Jika ketentuan itu tidak dilanjutkan pemerintah dapat dianggap melanggar
UU. Namun jika dilakukan akan banyak
sekolah, khususnya di daerah 3T yang kekurangan guru. Pada hal, UU 14/2005 juga mengamanatkan
pemerintah (pusat), propinsi, kabupaten/kota dan yayasan wajib memastikan agar
sekolah memiliki guru dalam jumlah, kualifikasi dan kompetensi yang baik. Jadi mirip dengan buah simalakama.
Belum lagi ketika
dicermati guru yang belum S1/D4 dan tinggal di daerah 3 T itu tidak mudah untuk
menempuh S1. Tentu tidak ada LPTK di
lokasi semacam itu. Seringkali tidak ada
listrik, tidak ada toko buku dan tentu tidak ada sinyal. Dapat dibayangkan bagaimana sulitnya menempuh
S1/D4 dengan kondisi seperti itu. Pada
hal tanpa ijasah S1/D4 tentu mereka tidak dapat ikut sertifikasi guru. Pada hal mereka itulah “pejuang pendidikan”
karena rela mengabdikan diri diaerah yang tidak banyak orang mau melakukan.
Ada gagasan untuk
menerbitkan Perpu untuk membatalkan pasal yang mengatakan bahwa dalam 10 tahun
guru harus memiliki ijasah S1/D4 dan sertifikat pendidik. Bahkan membatalakan
pasal yang mengatakan untuk ikut sertifikasi guru harus berpendidikan S1/D4.

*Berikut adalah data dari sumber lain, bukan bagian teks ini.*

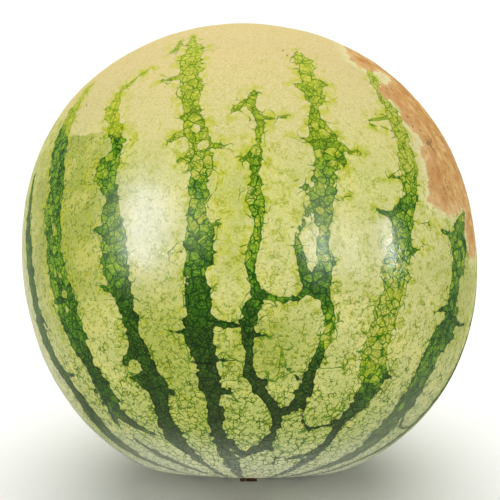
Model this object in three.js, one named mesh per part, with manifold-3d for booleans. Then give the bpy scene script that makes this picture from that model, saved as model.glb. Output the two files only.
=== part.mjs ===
// A round striped watermelon, as picked: the whole fruit, and the dry stub of its stem.
// Millimetres, +Z up. The fruit stands by its stem end on a small flat spot and leans back a
// little, so the stem end faces down and forward (-Y) and the blossom end faces up and back (+Y).
// The origin is on the table, under the middle of the fruit's bounding box.

import * as THREE from "three";
import { mergeVertices } from "three/addons/utils/BufferGeometryUtils.js";
import Module from "manifold-3d";

// The fruit's body. Its own axis runs from the stem end (-1) to the blossom end (+1).
const BALL_RADIUS = 121.8; // of the ball that the fruit nearly is
const LENGTHENING = 1.3; // out at both ends, in round the middle
const SHOULDERING = 1.1; // out half way between the middle and each end, so it is a little square
const FRONT_BACK_NARROWING = 1.4; // in at the front and the back
const SIDEWAYS = [0.5, -4.9, -1.8, 3.8]; // out to the right: a cubic in the place along the axis
const LOBES = 10; // faint lobes, one over each main bundle of veins
const LOBE_HEIGHT = 0.4;
const LEAN_BACK = 24; // degrees from upright

// The stem end: a wide oval hollow with a low collar of rind that holds the stub.
const STEM_HOLLOW_DEPTH = 6;
const STEM_HOLLOW_REACH = 40; // to the left and the right
const STEM_HOLLOW_REACH_BACK = 32; // to the front and the back
const COLLAR_HEIGHT = 0.3;
const COLLAR_REACH = 8.5;

// The blossom end: a shallow hollow with a small raised button, the scar of the flower.
const BLOSSOM_HOLLOW_DEPTH = 2;
const BLOSSOM_HOLLOW_REACH = 22;
const BUTTON_HEIGHT = 0.9;
const BUTTON_REACH = 4.6;

// The stub: a short piece of dry stem, ribbed lengthways and broken off unevenly.
const STUB_RADIUS = 4.2;
const STUB_RIBS = 5;
const STUB_RIB_HEIGHT = 0.3;
const STUB_STANDS_OUT = 1.1;
const STUB_SUNK = 2.2;
const STUB_BREAK_UNEVENNESS = 0.35;
const STUB_GAP = 0.35; // between the stub and its socket, all round

// The flat spot that the fruit stands on.
const FLAT_SPOT_RADIUS = 25;

// Fineness of the faceted solids.
const MERIDIANS = 84;
const RINGS = 56;
const RING_CROWDING = 0.72; // 0 spaces the rings evenly, and nearer 1 crowds them at both ends
const STUB_SIDES = 30;

const wasm = await Module();
wasm.setup();

// 1 at the fruit's axis and 0 just past the reach of a spot round it, for a unit vector's x and y.
const spot = (x, y, reach, reachBack = reach) =>
  Math.exp(-((((x / reach) ** 2 + (y / reachBack) ** 2) * BALL_RADIUS ** 2) ** 2));

// The distance of the skin from the fruit's centre, in the direction of a unit vector.
function skinRadius(direction) {
  const { x, y, z } = direction;
  const aroundAxis = Math.atan2(x, -y);
  const [atMiddle, byPlace, byPlaceSquared, byPlaceCubed] = SIDEWAYS;
  const body =
    BALL_RADIUS +
    LENGTHENING * (2 * z ** 2 - 1) -
    SHOULDERING * (8 * z ** 4 - 8 * z ** 2 + 1) -
    FRONT_BACK_NARROWING * y ** 2 +
    x * (atMiddle + byPlace * z + byPlaceSquared * z ** 2 + byPlaceCubed * z ** 3) +
    LOBE_HEIGHT * (1 - z ** 2) * Math.cos(LOBES * aroundAxis);
  const stemEnd =
    COLLAR_HEIGHT * spot(x, y, COLLAR_REACH) -
    STEM_HOLLOW_DEPTH * spot(x, y, STEM_HOLLOW_REACH, STEM_HOLLOW_REACH_BACK);
  const blossomEnd =
    BUTTON_HEIGHT * spot(x, y, BUTTON_REACH) -
    BLOSSOM_HOLLOW_DEPTH * spot(x, y, BLOSSOM_HOLLOW_REACH);
  return body + (z < 0 ? stemEnd : blossomEnd);
}

// A geometry with position alone and its shared vertices merged, which manifold-3d can read.
function merged(geometry) {
  geometry.deleteAttribute("normal");
  geometry.deleteAttribute("uv");
  return mergeVertices(geometry);
}

function toSolid(geometry) {
  return new wasm.Manifold(
    new wasm.Mesh({
      numProp: 3,
      vertProperties: new Float32Array(geometry.getAttribute("position").array),
      triVerts: new Uint32Array(geometry.index.array),
    }),
  );
}

function toGeometry(solid) {
  const { vertProperties, triVerts } = solid.getMesh();
  const geometry = new THREE.BufferGeometry();
  geometry.setAttribute("position", new THREE.BufferAttribute(vertProperties, 3));
  geometry.setIndex(new THREE.BufferAttribute(triVerts, 1));
  geometry.computeVertexNormals();
  return geometry;
}

// The whole fruit as a sphere's grid pushed out to the skin, with its axis along Z.
function makeBody() {
  const grid = merged(new THREE.SphereGeometry(1, MERIDIANS, RINGS)).rotateX(Math.PI / 2);
  const position = grid.getAttribute("position");
  const direction = new THREE.Vector3();
  for (let i = 0; i < position.count; i++) {
    direction.fromBufferAttribute(position, i).normalize();
    const around = Math.atan2(direction.y, direction.x);
    const even = Math.acos(THREE.MathUtils.clamp(direction.z, -1, 1));
    const down = even - (RING_CROWDING / 2) * Math.sin(2 * even);
    const out = Math.abs(direction.z) > 1 - 1e-9 ? 0 : Math.sin(down);
    direction.set(out * Math.cos(around), out * Math.sin(around), Math.cos(down));
    direction.multiplyScalar(skinRadius(direction));
    position.setXYZ(i, direction.x, direction.y, direction.z);
  }
  return grid;
}

// The height of the collar's top at the stem end, along the fruit's axis.
const COLLAR_TOP = -skinRadius(new THREE.Vector3(0, 0, -1));

// A round plug about the fruit's axis at the stem end, from sunk in the collar to standing out.
function makePlug(radius, sunk, standsOut) {
  const profile = [
    new THREE.Vector2(0, COLLAR_TOP - standsOut),
    new THREE.Vector2(radius * 0.6, COLLAR_TOP - standsOut),
    new THREE.Vector2(radius, COLLAR_TOP - standsOut * 0.7),
    new THREE.Vector2(radius, COLLAR_TOP + sunk / 2),
    new THREE.Vector2(radius, COLLAR_TOP + sunk),
    new THREE.Vector2(0, COLLAR_TOP + sunk),
  ];
  const plug = merged(new THREE.LatheGeometry(profile, STUB_SIDES));
  return plug.rotateX(Math.PI / 2);
}

// The stub's plug, ribbed round its side and uneven where it broke.
function makeStub() {
  const stub = makePlug(STUB_RADIUS, STUB_SUNK - STUB_GAP, STUB_STANDS_OUT);
  const position = stub.getAttribute("position");
  for (let i = 0; i < position.count; i++) {
    const [x, y, z] = [position.getX(i), position.getY(i), position.getZ(i)];
    const around = Math.atan2(x, -y);
    const out = Math.hypot(x, y) / STUB_RADIUS;
    const wider = 1 + (STUB_RIB_HEIGHT / STUB_RADIUS) * Math.cos(STUB_RIBS * around);
    const broken = z < COLLAR_TOP ? STUB_BREAK_UNEVENNESS * out * Math.sin(3 * around + 1) : 0;
    position.setXYZ(i, x * wider, y * wider, z + broken);
  }
  return stub;
}

// The fruit's lean, as it stands.
const lean = new THREE.Matrix4().makeRotationX(-THREE.MathUtils.degToRad(LEAN_BACK));

// The body with the stub's socket cut in it, leaned back, and cut flat where it stands.
function makeFruit() {
  const socketRadius = STUB_RADIUS + STUB_RIB_HEIGHT + STUB_GAP;
  const socket = toSolid(makePlug(socketRadius, STUB_SUNK, COLLAR_HEIGHT + 2));
  const leaning = toGeometry(toSolid(makeBody()).subtract(socket)).applyMatrix4(lean);
  leaning.computeBoundingBox();
  const cutHeight = leaning.boundingBox.min.z + FLAT_SPOT_RADIUS ** 2 / (2 * BALL_RADIUS);
  const side = 3 * BALL_RADIUS;
  const table = merged(new THREE.BoxGeometry(side, side, side));
  table.translate(0, 0, cutHeight - side / 2);
  return toGeometry(toSolid(leaning).subtract(toSolid(table)));
}

const rind = new THREE.MeshStandardMaterial({ color: 0xb9c56f, roughness: 0.38, metalness: 0 });
rind.name = "waxy striped rind";
const dryStem = new THREE.MeshStandardMaterial({ color: 0x5a3a1c, roughness: 0.9, metalness: 0 });
dryStem.name = "dry corky stem";

const fruit = new THREE.Mesh(makeFruit(), rind);
fruit.name = "fruit";

const stemStub = new THREE.Mesh(makeStub().applyMatrix4(lean), dryStem);
stemStub.name = "stem_stub";

// Both pieces, moved so that the origin is on the table under the middle of the fruit.
const melon = new THREE.Group();
melon.name = "watermelon";
melon.add(fruit, stemStub);
fruit.geometry.computeBoundingBox();
const { min, max } = fruit.geometry.boundingBox;
melon.position.set(-(min.x + max.x) / 2, -(min.y + max.y) / 2, -min.z);

export default melon;
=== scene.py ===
# %% [markdown]
# # A round striped watermelon
#
# A whole ripe melon stands by its stem end and leans back a little. Its rind is smooth and
# waxy, cream on top where it lay on the soil, and pale green below, with dark green stripes
# that run from end to end. Each stripe is a net of dark veins. This lesson dresses the two
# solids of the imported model, the fruit and the stub of its stem.

import math

import bpy
import numpy as np
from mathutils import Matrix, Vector


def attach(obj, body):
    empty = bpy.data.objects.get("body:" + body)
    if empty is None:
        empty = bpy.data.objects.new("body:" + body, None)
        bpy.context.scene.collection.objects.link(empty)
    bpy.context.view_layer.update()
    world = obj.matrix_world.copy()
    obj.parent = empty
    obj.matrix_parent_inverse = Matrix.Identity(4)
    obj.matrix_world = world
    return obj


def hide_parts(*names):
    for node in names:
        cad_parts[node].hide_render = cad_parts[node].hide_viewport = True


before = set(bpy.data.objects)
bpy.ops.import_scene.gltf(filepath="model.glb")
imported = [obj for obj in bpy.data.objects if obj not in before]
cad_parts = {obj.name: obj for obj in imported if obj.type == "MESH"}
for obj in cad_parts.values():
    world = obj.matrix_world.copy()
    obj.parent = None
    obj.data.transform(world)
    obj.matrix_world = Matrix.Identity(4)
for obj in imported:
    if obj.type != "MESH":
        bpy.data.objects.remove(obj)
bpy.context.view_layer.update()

# %% [markdown]
# Sizes are easier to read in millimetres, and colours as the hex values of a paint chart.
# Blender works in metres and in linear light, so a factor and a small function turn one into
# the other. An operator acts on everything that is selected, so the selection gets a helper
# too.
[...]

Namun juga ada yang mempertanyakan apa alasan mendesak sampai menerbitkan
Perpu. Sampai sekarang, diskusi itu
terus berlanjut tanpa keputusan. Jadi tetap menggantung.
Repotnya, justru
ketika ada masalah tak berujung itu dan saya sudah selesai menjadi rektor, sejak
awal 2016 saya diminta lagi ikut dalam tim sertifikasi guru. Mau menolak tidak enak, karena yang sekarang
menangani operasional sertifikasi guru persis sama dengan yang memulainya pada
tahun 2007, walaupun posisi mereka naik.
Pak Nurzaman yang dahulu menjadi eselon II sekarang menjadi sekretaris
dirjen guru dan Mbak Santi yang dahulu eselon IV sekarang menjadi eselon III.
Problem bertambah
lagi, karena Ditjen Dikti sekarang lepas dari Kemdikbud dan bergabung degan
Kemenristek menjadi Kemenristek-Dikti.
LPTK yang menurut UU berhak melaksanakan sertifikasi guru berada di
bawah Kemenristek-Dikti, sementara Ditjen yang mengatur sertifikasi guru
(Ditjen GTK) berada di bawah Kemendikbud.
Walapun tampaknya sederhana dan orang-orangnya sudah saling akrap, pemisahan
tersebut membuat koordinasi lebih sulit.